As I enter the village of Saliers de Bearn, I consult my map carefully. The next two days are nothing but
trucking highways, danger, Pschitt ads, and certain death. But after Saint-Jean
Pied de Port, the road is less traveled, more pilgrimesque. A short note on my
pilgrim’s map mentions that in Saint-Jean there lives an old woman named Madame
Debril who has been greeting pilgrims for decades. Here is authenticity. The
tradition of the humble volunteer who lives on the road to help pilgrims has a
long historical pedigree. In the account of his 1726 pilgrimage, a French
pilgrim named Guillaume Manier wrote admiringly of one Mme.
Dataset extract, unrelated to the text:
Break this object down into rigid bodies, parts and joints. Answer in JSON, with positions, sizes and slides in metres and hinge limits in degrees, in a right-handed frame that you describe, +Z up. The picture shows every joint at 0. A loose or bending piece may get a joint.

Belcourt of Bayonne
who lived “in the first house on the right, which has a sign of Santiago
applied above her door. There all pilgrims coming and going rest. This woman is
known on the four continents of the world for that.” Madame Debril and
Saint-Jean sounded like a proper beginning for a modern pilgrimage.

I sit on a public bench,
consider the prospect of two days on a truckers’ highway, and remind myself of
the rich tradition of human frailty associated with the road.

I think about Benedict and
his monasteries, and about Saint James, and about the very origin of the road
itself. The first “proof” the early promoters of the road cited of Saint
James’s presence in Spain came from the writings of a man named St. Beatus. He
lived fifty years before the discovery of the tomb, and he had heavily
publicized Saint James’s association with Spain (the “most worthy and holy
apostle, radiant, gold-glittering leader of Spain”). Beatus used a simple list
of the apostles and the places where they had proselytized as an original
source of James’s visit to Spain. This list had been copied by an anonymous
scribe who mistakenly wrote that James’s territory was “Hispaniam,” or Spain, rather than “Hierosolyman,” or Jerusalem. So the pilgrimage to Santiago de Compostela—which
has been credited with forging Spain into a nation, defeating the Moors,
sending Arab learning into central Europe, bringing light to the Dark Ages,
sparking the Renaissance, fashioning the first international laws, and
conjuring the idea of a unified Europe— owes its origin to a typo.